Le site de Nîmes a d'autres avantages :

- la présence du groupement d'hélicoptères de la sécurité civile qui fera l'objet de mutualisation avec les fonctions « support » de la BASC ;

- l'opportunité de disposer des installations aéronautiques libérées fin 2011 par le ministère de la défense ;

- la disponibilité de terrains et hangars permettant de pouvoir envisager « la création d'un pôle de formation, de rassembler sur un même site l'ensemble des opérations de maintenance et de constituer un pôle national voire européen de la sécurité civile », comme l'a précisé le ministère de l'intérieur 6 ( * ) .

2. Une réévaluation à la hausse des dépenses d'accompagnement des personnels

Le coût global de la relocalisation de la BASC est estimé à 16,8 millions d'euros hors dépenses de personnel et à environ 2,86 millions d'euros pour les mesures d'accompagnement des personnels, soit au total 19,66 millions d'euros, en hausse de 1,46 million d'euros par rapport à la précédente évaluation effectuée il y a un an , lors de l'examen du projet de loi de finances pour 2014 (+ 1,26 million d'euros pour les dépenses de personnel, réévaluées à la hausse de près de 80 %, et + 0,2 million d'euros pour les autres dépenses).

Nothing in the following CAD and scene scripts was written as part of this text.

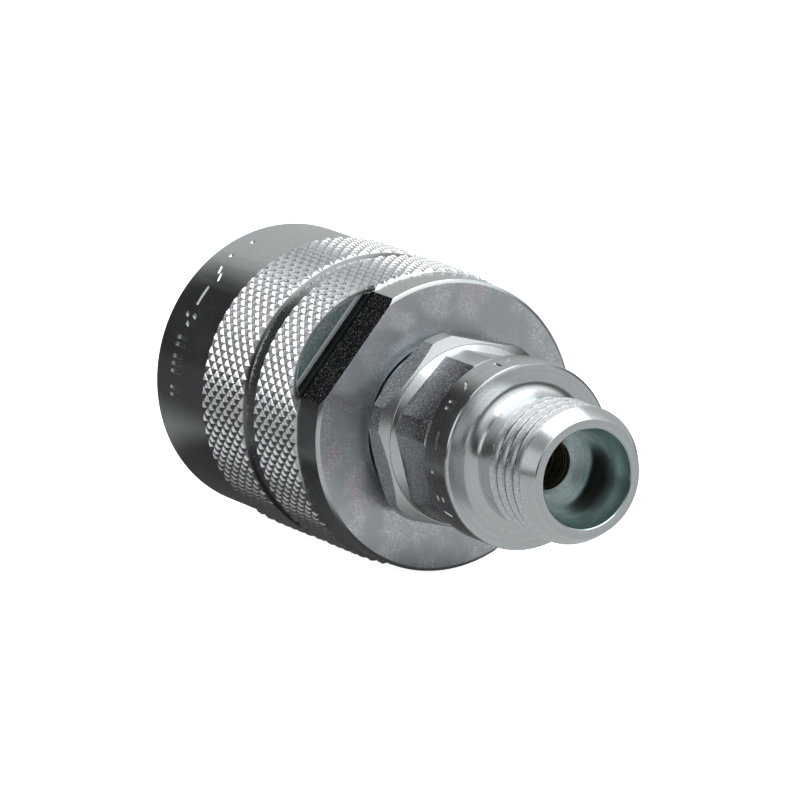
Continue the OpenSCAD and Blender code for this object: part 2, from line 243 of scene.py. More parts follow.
def turned(profile: Profile, columns: int, rule: Optional[RadiusRule] = None) -> Shell:
    """Turns a closed profile into a solid of revolution.

    Args:
        profile: Stations and distances from the axis. A profile whose two ends lie on the
            axis makes a full solid, and any other one makes a ring.
        columns: Number of points round the axis.
        rule: Changes the distance at a station and angle, as a thread does.

    Returns:
        The closed shell, its faces towards the outside.
    """
    line = [tuple(p) for p in profile]
    xs, rs = np.array([p[0] for p in line]), np.array([p[1] for p in line])
    area = float(np.sum(xs * np.roll(rs, -1) - np.roll(xs, -1) * rs))
    if area < 0:
        line.reverse()
    full = line[0][1] == 0 and line[-1][1] == 0
    rows = line[1:-1] if full else line
    x, r = (np.repeat(np.array([p[k] for p in rows])[:, None], columns, axis=1) for k in (0, 1))
    angle = np.repeat(np.arange(columns)[None, :] * (2 * math.pi / columns), len(rows), axis=0)
    if rule is not None:
        r = rule(x, r, angle)
    points = on_ring(x.ravel(), r.ravel(), angle.ravel())
    faces: Faces = []
    last = len(rows) - (1 if full else 0)
    for i in range(last):
        a, b = i * columns, ((i + 1) % len(rows)) * columns
        faces += [(a + j, b + j, b + (j + 1) % columns, a + (j + 1) % columns)
                  for j in range(columns)]
    if full:
        first, second = len(points), len(points) + 1
        points = np.vstack([points, [line[0][0], 0, 0], [line[-1][0], 0, 0]])
        end = (len(rows) - 1) * columns
        faces += [(first, j, (j + 1) % columns) for j in range(columns)]
        faces += [(second, end + (j + 1) % columns, end + j) for j in range(columns)]
    return Shell(points, faces)


def extruded(outline: Sequence[tuple[float, float]], start: float, end: float) -> Shell:
    """Extrudes an outline in Y and Z along the axis.

    Args:
        outline: Points in Y and Z, anticlockwise seen from +X.
        start: First station.
        end: Last station.

    Returns:
        The closed shell.
    """
    count = len(outline)
    near = [(start, y, z) for y, z in outline]
    far = [(end, y, z) for y, z in outline]
    faces: Faces = [tuple(range(count - 1, -1, -1)), tuple(range(count, 2 * count))]
    faces += [(i, (i + 1) % count, count + (i + 1) % count, count + i) for i in range(count)]
    return Shell(np.array(near + far, float), faces)


def combined(target: bpy.types.Object, tool: bpy.types.Object, how: Cut) -> bpy.types.Object:
    """Combines two closed meshes and removes the tool.

    Args:
        target: Object that keeps the result.
        tool: Object that is added, removed or kept in common.
        how: The way of combining them.

    Returns:
        The target.
    """
    step = target.modifiers.new("combine", "BOOLEAN")
    step.operation, step.solver, step.object = how.value, "MANIFOLD", tool
    graph = bpy.context.evaluated_depsgraph_get()
    mesh = bpy.data.meshes.new_from_object(target.evaluated_get(graph))
    target.modifiers.clear()
    spent, target.data = target.data, mesh
    bpy.data.meshes.remove(spent)
    bpy.data.objects.remove(tool)
    log.info("  %s %s: %d faces", how.name.lower(), target.name, len(mesh.polygons))
    return target


def finished(piece: bpy.types.Object, sharp_from: float = 14.0) -> bpy.types.Object:
    """Scales a piece to metres and shades it smooth up to an angle.

    Args:
        piece: Object in millimetres.
        sharp_from: Angle in degrees from which an edge stays crisp.

    Returns:
        The piece.
    """
    mesh = piece.data
    mesh.transform(Matrix.Scale(MM, 4))
    mesh.polygons.foreach_set("use_smooth", np.ones(len(mesh.polygons), bool))
    mesh.set_sharp_from_angle(angle=math.radians(sharp_from))
    mesh.update()
    return piece


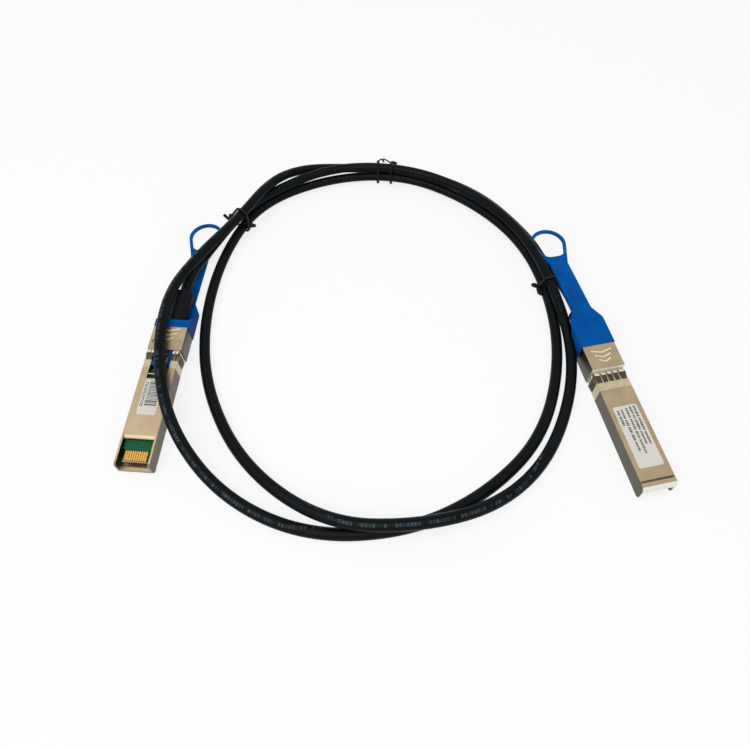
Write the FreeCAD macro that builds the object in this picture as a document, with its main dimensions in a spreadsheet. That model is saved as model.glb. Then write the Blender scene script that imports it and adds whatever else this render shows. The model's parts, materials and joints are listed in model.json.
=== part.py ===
import FreeCAD, Part
import math
import os
import Sketcher

# Direct attach copper cable: two plug-in modules of the small form-factor pluggable size,
# one at each end of a round twinaxial cable that is coiled in two and a half turns and held by
# three twist ties.  The right plug lies with its label side up, the left plug with its label
# side down.  Each plug is drawn in its own frame: X from the nose to the rear, Z up from the
# underside, Y across, and is then laid on the table.  The table is the plane Z = 0.  All in mm.

Vector, Rotation, Placement = FreeCAD.Vector, FreeCAD.Rotation, FreeCAD.Placement
doc = FreeCAD.newDocument("direct_attach_cable")
sheet = doc.addObject("Spreadsheet::Sheet", "Sizes")
nodes = []


class Size:
    """A number together with the spreadsheet expression that gives it."""

    def __init__(self, value, text):
        self.value, self.text = value, text

    def join(self, other, value, sign):
        text = other.text if isinstance(other, Size) else repr(other)
        return Size(value, "(%s %s %s)" % (self.text, sign, text))

    def __add__(self, other):
        return self.join(other, self.value + num(other), "+")

    __radd__ = __add__

    def __sub__(self, other):
        return self.join(other, self.value - num(other), "-")

    def __mul__(self, other):
        return self.join(other, self.value * num(other), "*")

    def __truediv__(self, other):
        return self.join(other, self.value / num(other), "/")

    def __neg__(self):
        return Size(-self.value, "(0 - %s)" % self.text)


def num(size):
    return size.value if isinstance(size, Size) else float(size)


def size(alias, value):
    row = size.row = getattr(size, "row", 0) + 1
    sheet.set("A%d" % row, alias)
    sheet.set("B%d" % row, str(value))
    sheet.setAlias("B%d" % row, alias)
    return Size(float(value), "Sizes." + alias)


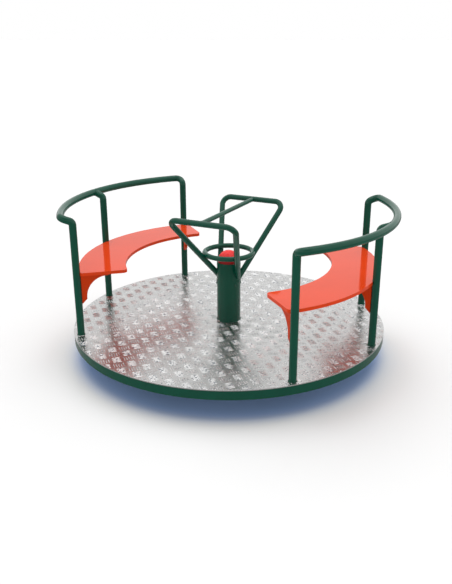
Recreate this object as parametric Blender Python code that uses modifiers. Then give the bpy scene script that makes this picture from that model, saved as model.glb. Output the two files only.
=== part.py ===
"""Playground roundabout with two curved benches, in metres, +Z up.

The origin is on the spin axis at ground level. A flange and a spindle stand on the
ground. The platform turns on them with its centre column, its grab handles and its
benches. The first bench faces the axis from +X and the second one from -X.
"""

import math

import bmesh
import bpy
from mathutils import Vector

# Fit
CONTACT_GAP = 0.0003        # between pieces that are welded or bolted together
BEARING_GAP = 0.00045       # between the bearings and the turning column

# Deck and the frame under it
DECK_RADIUS = 0.750
DECK_THICKNESS = 0.0047
RIM_RADIUS = 0.749
RIM_WALL = 0.010
RIM_HEIGHT = 0.040
RIM_UNDERSIDE_Z = 0.095
SPOKE_WIDTH = 0.035
RIM_TOP_Z = RIM_UNDERSIDE_Z + RIM_HEIGHT
DECK_UNDERSIDE_Z = RIM_TOP_Z + CONTACT_GAP
DECK_Z = DECK_UNDERSIDE_Z + DECK_THICKNESS

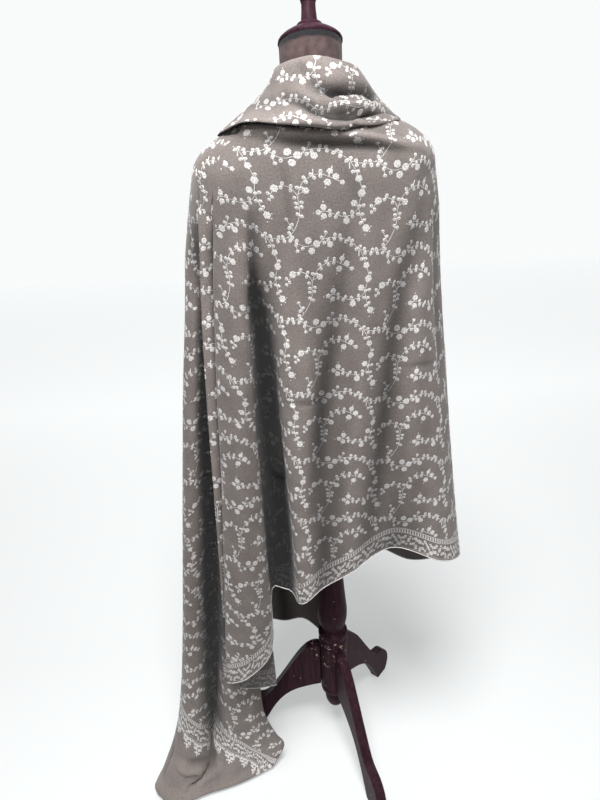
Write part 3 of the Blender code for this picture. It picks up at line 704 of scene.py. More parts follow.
UNDER_ROWS = (
    # height and the free edge
    (790, -164, -110), (700, -160, -111), (620, -156, -112), (540, -153, -114), (460, -150, -115),
    (410, -149, -116),
)
UNDER_HEM = ((-232, -146, 348), (-192, -134, 330), (-148, -118, 318))
UNDER_PITCH = (0.006, 0.007)  # of the columns and rows of its grid
KNIFE_AZIMUTHS = (-57.5, -57, -56, -43)
KNIFE_ROWS = (
    # height, fold, inner
    (1340, -216, -78, -178, -74),
    (1220, -226, -83, -188, -79),
    (1080, -233, -93, -196, -85),
    (930, -239, -101, -203, -91),
    (790, -244, -109, -214, -99),
)
KNIFE_HEM = ((-252, -126, 560), (-232, -132, 556))
KNIFE_FOLDS = (0.0025, 0.0035, 0.004, 0.004, 0.004, 0.004)
KNIFE_OUT = (1.006, 1.006, 1.006, 0.975)  # its top's share of the way out to the yoke's ring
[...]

Si le volet social (aides et indemnités réglementaires - prime de restructuration, aide à la mobilité du conjoint, indemnité de déménagement - mesures d'accompagnement individualisées) a un coût nécessaire , sa sous-évaluation initiale est regrettable dans un contexte budgétaire particulièrement contraint .

B. LE RENOUVELLEMENT D'UNE FLOTTE AÉRIENNE EN VOIE D'OBSOLESCENCE : UNE PRIORITÉ MAL ANTICIPÉE

1. La flotte de sécurité civile : les conséquences budgétaires d'un vieillissement insuffisamment anticipé

Le bureau des moyens aériens, échelon central de commandement et de coordination, relève de la sous-direction des moyens nationaux de la direction générale de la sécurité civile et de la gestion des crises (DGSCGC). Il comprend deux unités aériennes opérationnelles : la base aérienne de sécurité civile (BASC, cf. supra ) et le groupement d'hélicoptères de la sécurité civile (GHSC).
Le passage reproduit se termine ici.